In Tageszeitung “OE24” verwendete Begriffe von Presserat als problematisch eingestuft
Im später in der Tageszeitung „OE24“ erschienenen Artikel „Fatale Liebe bis in den Tod“ hieß es, dass das Opfer den Killer schon seit der Schulzeit gekannt habe und der „Bierwirt“ eisern schweige; der Schlüssel zum Motiv für den Mord scheine in der unseligen Beziehung zu liegen. Dem Artikel ist ein Foto von der Festnahme beigefügt, auf dem der Tatverdächtige bewusstlos am Boden liegt. Eine Leserin kritisierte den Bericht als unsensibel, zudem seien die Bildveröffentlichungen im Artikel aus medienethischer Sicht bedenklich.
Bei diesem Artikel stuft der Senat die verwendeten Begriffe „Killer“ und „Mord“ als problematisch ein. Die zuständigen Behörden ermittelten zum Zeitpunkt der Veröffentlichung des Artikels nach wie vor gegen den mutmaßlichen Täter. Ein etwaiger Gerichtsprozess hatte noch nicht begonnen. Insgesamt bekommt man den Eindruck, dass die Schuld des Tatverdächtigen bereits erwiesen sei. Nach Auffassung des Senats sind die Bezeichnungen „Killer“ und „Mord“ im konkreten Fall geeignet, in die Unschuldsvermutung des Tatverdächtigen einzugreifen und eine Vorverurteilung zu bewirken. Daran ändert auch nichts, dass man später anmerkte, dass für ihn die Unschuldsvermutung gelte.
Im Lichte des Persönlichkeitsschutzes sieht es der Senat auch als kritisch an, dass man beim Artikel ein Foto mit dem bewusstlosen Tatverdächtigen veröffentlichte. Allerdings handelt es sich dabei um eine Momentaufnahme. Die ist nach Ansicht des Senats nicht so gravierend zu beurteilen ist wie die Veröffentlichung eines mehrminütigen Videos dazu. Im Gegensatz zum Video war die Veröffentlichung des Fotos somit noch kein Verstoß gegen den Ehrenkodex.

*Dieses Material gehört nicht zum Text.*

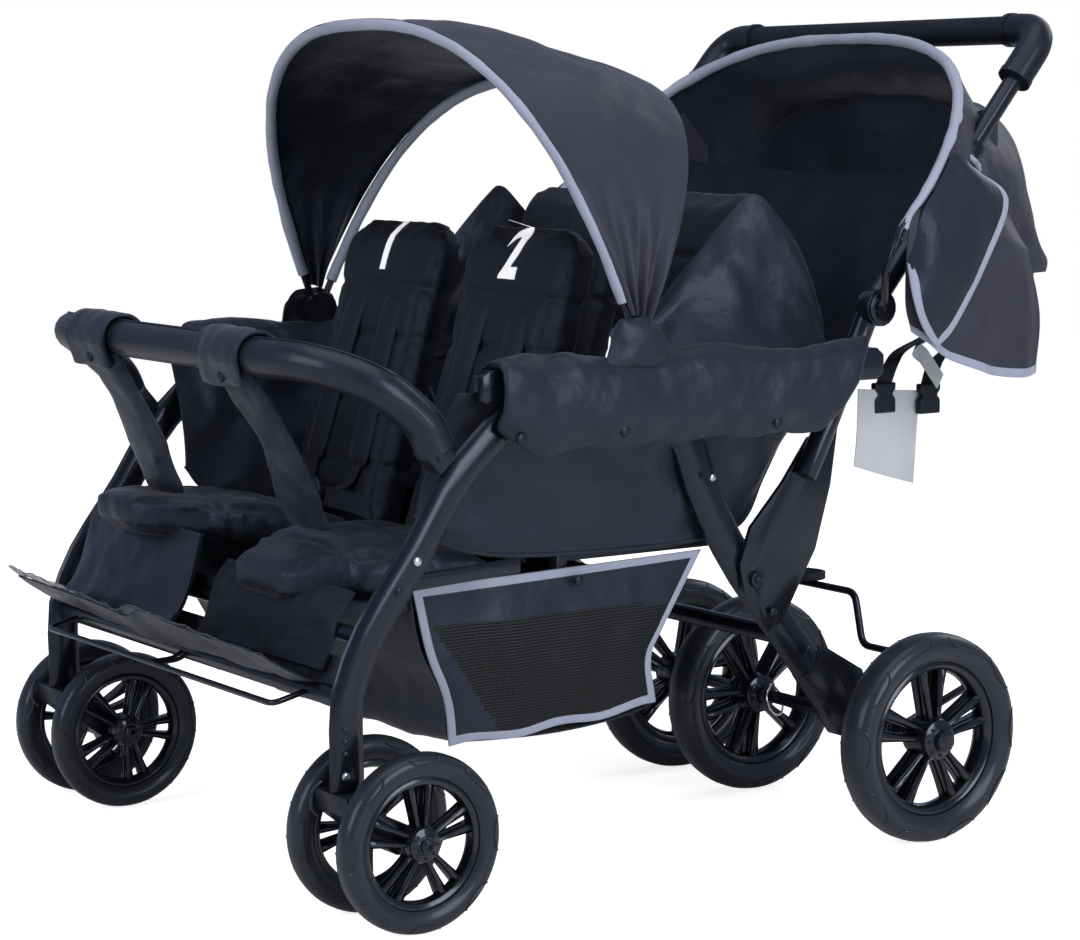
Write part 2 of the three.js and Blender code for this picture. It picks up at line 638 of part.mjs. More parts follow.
for (const [row, end] of rows.entries()) {
  for (const [side, sign] of sides) {
    const centre = sign * seatHalf;
    const pad = moulded(8, 10, 1, (u, v, w) => {
      const swell = crown(u, v, 4);
      const dip = channelShare * channel(v, padChannelShares, channelWidthShare * 2) * swell;
      const half = seatWidth / 2 * (1 - padDrawShare * (1 - (1 - (2 * v - 1) ** 4)) * 2 * (1 - w));
      const rise = padThickness * w * (padEdgeShare + (1 - padEdgeShare) * swell - dip);
      const x = centre + (2 * u - 1) * half;
      return new THREE.Vector3(x, mix(padFronts[row], padRears[row], v), rowTops[row] + gap + rise);
    });
    add(`${end}_seat_pad_${side}`, pad, navyCloth);

    const [hingeY, hingeZ] = hinges[row];
    const back = moulded(6, 16, 1, (u, v, w) => {
      const narrow = 1 - headShare * Math.max(0, (v - 0.6) / 0.4) ** 2.5;
      const swell = crown(u, v, 6);
      const dip = channelShare * channel(v, backChannelShares, channelWidthShare) * swell;
      const depth = backThickness * (backEdgeShare + (1 - backEdgeShare) * swell - dip);
      const x = centre + (2 * u - 1) * seatWidth / 2 * narrow;
      const y = backThickness / 2 - depth * (1 - w);
      return new THREE.Vector3(x, y, hingeRadius + gap + backHeight * v);
    });
    back.rotateX(-backLean);
    back.translate(0, hingeY, hingeZ);
    add(`${end}_seat_back_${side}`, closed(back), navyCloth);
  }
}

// Side bolsters: padded sleeves on the outside of the side rails, crowned, with drawn-in edges.
const bolsterThickness = 19;
const bolsterCornerShares = [[-0.238, 0.505], [0.285, 0.488], [-0.196, 0.582], [0.345, 0.583]];
const bolsterHemShare = 0.006; // rise and fall of the hem along its length
const bolsterEdgeShare = 0.4;
const bolsterInner = frameHalf + legThickness / 2 + gap;
for (const [side, sign] of sides) {
  const [lowFront, lowRear, highFront, highRear] = bolsterCornerShares.map(place);
  const bolster = moulded(12, 4, 1, (u, v, w) => {
    const y = mix(mix(lowFront[0], highFront[0], v), mix(lowRear[0], highRear[0], v), u);
    const wave = bolsterHemShare * frameHeight * Math.sin(u * 3 * Math.PI) * (1 - v);
    const z = mix(mix(lowFront[1], highFront[1], v), mix(lowRear[1], highRear[1], v), u) + wave;
    const depth = bolsterThickness * (bolsterEdgeShare + (1 - bolsterEdgeShare) * crown(u, v, 3));
    return new THREE.Vector3(sign * (bolsterInner + w * depth), y, z);
  });
  add(`side_bolster_${side}`, bolster, navyCloth);
}

// Side panels: cloth between the bolsters and the seat board.
const panelShares = [
  [-0.205, 0.476], [-0.223, 0.396], [-0.16, 0.35], [0.132, 0.352], [0.188, 0.388], [0.288, 0.474],
];
for (const [side, sign] of sides) {
  const inner = boardHalf + gap;
  const panel = profile(panelShares.map(place), sign * inner, sign * (inner + panelThickness));
  add(`side_panel_${side}`, panel, navyCloth);
}

// Basket: open at the top, below the seat board.
const basketWall = 4;
const basketShares = [
  [-0.24, 0.36], [0.15, 0.36], [0.105, 0.265], [0.091, 0.231], [0.116, 0.193],
  [0.098, 0.177], [-0.185, 0.162], [-0.191, 0.217], [-0.223, 0.276],
];
const basketMiddleShares = [-0.05, 0.255];
const basketInner = boardHalf + 2 * gap + panelThickness;
const basketOutline = basketShares.map(place);
const [basketY, basketZ] = place(basketMiddleShares);
const inset = (value, middle) => {
  const offset = value - middle;
  return middle + offset - Math.sign(offset) * Math.min(basketWall, Math.abs(offset) / 2);
};
const [, sky] = place([0, 1]);
const basketCavity = basketOutline.map(([y, z], i) => [inset(y, basketY), i < 2 ? sky / 2 : inset(z, basketZ)]);
const basketBody = profile(basketOutline, -basketInner - basketWall, basketInner + basketWall);
const cavity = profile(basketCavity, -basketInner, basketInner);
const endTop = boardBottom - runningGap;
const endCut = box(-basketInner, basketInner, -frameLength / 2, frameLength / 2, endTop, sky);
add('basket', cut(basketBody, cavity, endCut), navyCloth);

// Calf and foot sling, over the front cross tube, and the wire that holds its front edge.
const slingInset = 38; // sling's edge, inside the front legs
const slingHalf = legInner - slingInset;
const slingShares = [
  [-0.3405, 0.318], [-0.3405, 0.2745], [-0.362, 0.258], [-0.378, 0.2587], [-0.442, 0.296],
  [-0.444, 0.301], [-0.377, 0.2665], [-0.364, 0.2655], [-0.3455, 0.278], [-0.3455, 0.318],
];
add('foot_sling', profile(slingShares.map(place), -slingHalf, slingHalf), navyCloth);
const wireInset = 20;
const wireHalf = slingHalf - wireInset;
const wireFrontShares = [-0.412, 0.238];
const wireCorner = 12;
const [wireBackY, wireBackZ] = place(frontTubeShares);
const wireStart = (x) => new THREE.Vector3(x, wireBackY - crossTubeRadius - gap, wireBackZ);
add('foot_wire', sweep(rounded([
  wireStart(wireHalf),
  point(wireHalf, wireFrontShares),
  point(-wireHalf, wireFrontShares),
  wireStart(-wireHalf),
], wireCorner), wireRadius, wireRadius, 20, 6), black);

// Canopy hoops: arches that lean from a pivot, flattened a little at the sides.
const canopyHubRadius = 21.5;
const canopyPivotShares = [0.01, 0];
const [canopyPivotY] = place(canopyPivotShares);
const canopyPivot = [canopyPivotY, railTop + canopyHubRadius + gap];
const frontHoopOutset = 8;
const rearHoopInset = 3;
const hoodHoopOutset = 24;
const hoodOriginShares = [0.35, 0.685];
const hoodApexShares = [0.6023, 0.9556];
const hoodOrigin = place(hoodOriginShares);
const hoodApex = place(hoodApexShares);
const [hoodRun, hoodRise] = hoodApex.map((value, i) => value - hoodOrigin[i]);
const radians = Math.PI / 180;
const frontHoop = { half: frameHalf + frontHoopOutset, span: 381, lean: -21.9, power: 2.55 };
const rearHoop = { half: frameHalf - rearHoopInset, span: 329, lean: 25.5, power: 2.95 };
const hoodHoop = {
  half: frameHalf + hoodHoopOutset,
  span: Math.hypot(hoodRun, hoodRise),
  lean: Math.atan2(hoodRun, hoodRise) / radians,
  power: 2.65,
};

// Point on an arch. The turn runs from 0 at the left foot to 1 at the right foot.
function archPoint([y, z], { half, span, lean, power }, turn) {
  const ease = (share) => 0.5 * (2 * share) ** (power / 2);
  const angle = Math.PI * (turn < 0.5 ? ease(turn) : 1 - ease(1 - turn));
  const side = Math.cos(angle);
  const x = half * Math.sign(side) * Math.abs(side) ** (2 / power);
  const reach = span * Math.abs(Math.sin(angle)) ** (2 / power);
  return new THREE.Vector3(x, y + reach * Math.sin(lean * radians), z + reach * Math.cos(lean * radians));
}

const archSteps = 14;
const hoopSteps = 25;
const archCurve = (origin, arch, start) => Array.from({ length: archSteps + 1 }, (_, i) => (
  archPoint(origin, arch, mix(start, 1 - start, i / archSteps))));

const canopyHubHalf = 5.5;
const hoopPinLength = 12;
const hoopDiscRadius = 14;
const hoopDiscHalf = 4.5;
let rearArch = sweep(smooth(archCurve(canopyPivot, rearHoop, 0)), hoopRadius, hoopRadius, hoopSteps, 6);
let frontArch = sweep(smooth(archCurve(canopyPivot, frontHoop, 0)), hoopRadius, hoopRadius, hoopSteps, 6);
for (const [, sign] of sides) {
  const hubX = [legInner, legInner + 2 * canopyHubHalf].map((x) => sign * x);
  const discX = [frontHoop.half - hoopDiscHalf, frontHoop.half + hoopDiscHalf].map((x) => sign * x);
  const hub = rodAcross(canopyPivot, canopyHubRadius, ...hubX, 16);
  const pin = rodAcross(canopyPivot, hoopPinRadius, hubX[0], sign * (frontHoop.half + hoopPinLength / 2));
  rearArch = join(rearArch, hub, pin);
  frontArch = join(frontArch, rodAcross(canopyPivot, hoopDiscRadius, ...discX, 12));
  const hole = rodAcross(canopyPivot, bore(hoopPinRadius, 12), discX[0] - sign * overrun, discX[1] + sign * overrun);
  frontArch = cut(frontArch, hole);
}
add('front_canopy_rear_hoop', rearArch, black);
add('front_canopy_front_hoop', frontArch, black);

// Hood hoop: from a disc beside each handle knob, out and up into its arch.
const hoodStart = 0.02;
const hoodMiddle = archCurve(hoodOrigin, hoodHoop, hoodStart);
const hoodFoot = (sign) => new THREE.Vector3(sign * (knobOuter + gap + hoopDiscThickness / 2), ...knob);
let hoodArch = sweep(smooth([hoodFoot(1), ...hoodMiddle, hoodFoot(-1)]), hoopRadius, hoopRadius, hoopSteps, 6);
for (const [, sign] of sides) {
  const start = knobOuter + gap;
  hoodArch = join(hoodArch, rodAcross(knob, hoopDiscRadius, sign * start, sign * (start + hoopDiscThickness), 12));
  const hole = rodAcross(knob, bore(hoopPinRadius, 12), sign * (start - overrun), sign * (start + hoopDiscThickness + overrun));
  hoodArch = cut(hoodArch, hole);
}
add('rear_canopy_hoop', hoodArch, black);

// Front canopy: one curved sheet over both hoops, sagging a little between them.
const canopyOffset = hoopRadius + runningGap; // hoop centre to the sheet's inner face
const canopyStart = 0.032;
const canopySag = 7;
const between = (a, b, t) => Object.fromEntries(Object.keys(a).map((key) => [key, mix(a[key], b[key], t)]));
add('front_canopy', moulded(22, 4, 1, (u, v, w) => {
  const arch = between(frontHoop, rearHoop, v);
  const outwards = canopyOffset + w * clothThickness;
  const sag = canopySag * Math.sin(Math.PI * v) * Math.sin(Math.PI * u) ** 2;
  const sheet = { ...arch, half: frontHoop.half + outwards, span: arch.span + outwards - sag };
  return archPoint(canopyPivot, sheet, mix(canopyStart, 1 - canopyStart, u));
}), navyCloth);

// Rear canopy: a roof between the handle tubes that drops behind them, and a flap outside each tube.
const roofInset = 26;
const roofHalf = handleHalf - roofInset;
const roofClearance = 9.2; // hoop's centre to the roof's inner face
const roofShares = [[0.655, 0.931], [0.706, 0.86], [0.737, 0.74], [0.739, 0.655]];
const [roofFrontY, roofFrontZ] = hoodApex.map((value, i) => (
  value + roofClearance * [hoodRun, hoodRise][i] / hoodHoop.span));
const roofFront = new THREE.Vector3(0, roofFrontY, roofFrontZ);
const roofCurve = smooth([roofFront, ...roofShares.map((shares) => point(0, shares))]);
const hoodSpan = hoodHoop.span + canopyOffset;
const roofFold = 8; // depth of the folds in the part that hangs
const roofFoldCount = 3;
function hoodDrop(x) {
  const share = 1 - (1 - Math.abs(x / hoodHoop.half) ** hoodHoop.power) ** (1 / hoodHoop.power);
  return hoodSpan * share;
}
add('rear_canopy', moulded(10, 8, 1, (u, v, w) => {
  const x = roofHalf * (1 - 2 * u);
  const centre = roofCurve.getPoint(v);
  const tangent = roofCurve.getTangent(v);
  const drop = hoodDrop(x) * (1 - v) ** 2;
  const lean = hoodHoop.lean * radians;
  const fold = roofFold * v * Math.sin(u * roofFoldCount * 2 * Math.PI);
  const outwards = w * clothThickness;
  const y = centre.y - drop * Math.sin(lean) - tangent.z * outwards + fold;
  const z = centre.z - drop * Math.cos(lean) + tangent.y * outwards;
  return new THREE.Vector3(x, y, z);
}), navyCloth);

const flapStarts = [0.02, 0.205]; // turns along the hoop where the flap's front edge starts and ends
const flapRearShares = [[0.64, 0.54], [0.612, 0.8]];
const flapRearOutset = 30;
const flapRearHalf = handleHalf + flapRearOutset;
const flapFold = 5;
const [flapFoot, flapHead] = flapRearShares.map(place);
for (const [side, sign] of sides) {
  add(`rear_canopy_flap_${side}`, moulded(6, 6, 1, (u, v, w) => {
    const turn = mix(flapStarts[0], flapStarts[1], u);
    const arch = { ...hoodHoop, half: hoodHoop.half + canopyOffset, span: hoodSpan };
    const front = archPoint(hoodOrigin, arch, turn);
    const fold = flapFold * Math.sin(v * 2 * Math.PI) * (1 - u);
    const x = mix(front.x, flapRearHalf, v) + fold + w * clothThickness;
    const y = mix(front.y, mix(flapFoot[0], flapHead[0], u), v);
    const z = mix(front.z, mix(flapFoot[1], flapHead[1], u), v);
    return new THREE.Vector3(sign * x, y, z);
  }), navyCloth);
}

// The origin is on the floor, under the middle of the whole stroller.
const bounds = new THREE.Box3().setFromObject(group);
group.position.y = -(bounds.min.y + bounds.max.y) / 2;

export default group;
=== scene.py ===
import json
import math
import bmesh
import bpy
from mathutils import Matrix, Vector, noise

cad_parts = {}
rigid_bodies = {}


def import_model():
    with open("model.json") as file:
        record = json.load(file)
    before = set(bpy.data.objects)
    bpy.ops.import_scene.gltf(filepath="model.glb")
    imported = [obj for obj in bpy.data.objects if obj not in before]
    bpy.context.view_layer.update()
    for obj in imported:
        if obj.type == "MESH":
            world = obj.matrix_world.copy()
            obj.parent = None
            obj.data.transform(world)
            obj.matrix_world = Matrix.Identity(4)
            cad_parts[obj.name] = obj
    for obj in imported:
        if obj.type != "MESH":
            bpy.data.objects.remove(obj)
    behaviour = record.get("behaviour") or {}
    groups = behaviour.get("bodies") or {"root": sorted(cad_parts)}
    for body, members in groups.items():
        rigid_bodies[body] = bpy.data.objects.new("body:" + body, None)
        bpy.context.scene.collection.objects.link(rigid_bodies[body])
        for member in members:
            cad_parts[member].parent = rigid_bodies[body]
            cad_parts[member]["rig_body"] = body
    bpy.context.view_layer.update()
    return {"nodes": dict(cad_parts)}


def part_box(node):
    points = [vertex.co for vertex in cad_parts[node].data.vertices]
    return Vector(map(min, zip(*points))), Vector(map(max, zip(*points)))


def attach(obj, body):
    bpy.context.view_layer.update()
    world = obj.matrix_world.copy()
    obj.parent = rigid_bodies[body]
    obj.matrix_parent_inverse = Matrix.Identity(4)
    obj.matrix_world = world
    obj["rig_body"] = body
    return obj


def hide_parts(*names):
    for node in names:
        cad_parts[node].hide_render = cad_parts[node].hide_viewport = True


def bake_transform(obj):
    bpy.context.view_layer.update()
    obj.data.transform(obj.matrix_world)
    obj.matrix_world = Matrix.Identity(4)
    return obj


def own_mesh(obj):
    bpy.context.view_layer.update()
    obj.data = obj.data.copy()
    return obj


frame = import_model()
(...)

Zusammenfassend greifen beide Beiträge in den Persönlichkeitsschutz des mutmaßlichen Täters ein. Sie verstoßen daher gegen Punkt 5 des Ehrenkodex für die österreichische Presse. Die Medieninhaberinnen der „oe24 GmbH“ und der „Mediengruppe ‚Österreich‘ GmbH“ nahmen an den Verfahren vor dem Presserat nicht teil. Der Senat fordert die Medieninhaberinnen dennoch auf, freiwillig über die Ethikverstöße zu berichten.
Selbständiges Verfahren aufgrund von Mitteilungen mehrerer Leserinnen und Leser
Der Presserat ist ein Verein, der sich für verantwortungsvollen Journalismus einsetzt und dem die wichtigsten Journalisten- und Verlegerverbände Österreichs angehören. Die Mitglieder der Senate des Presserats sind weisungsfrei und unabhängig.
Im vorliegenden Fall führte der Senat 2 des Presserats aufgrund von Mitteilungen mehrerer Leserinnen und Leser ein Verfahren durch (selbständiges Verfahren aufgrund von Mitteilungen). In diesem Verfahren äußert der Senat seine Meinung, ob eine Veröffentlichung den Grundsätzen der Medienethik entspricht. Die Medieninhaberinnen von „oe24.at“ und der Tageszeitung „OE24“ haben von der Möglichkeit, mit dem Presserat an dem Verfahren teilzunehmen, keinen Gebrauch gemacht.
Die Medieninhaberinnen von „oe24.at“ und der Tageszeitung „OE24“ haben die Schiedsgerichtsbarkeit des Presserats anerkannt.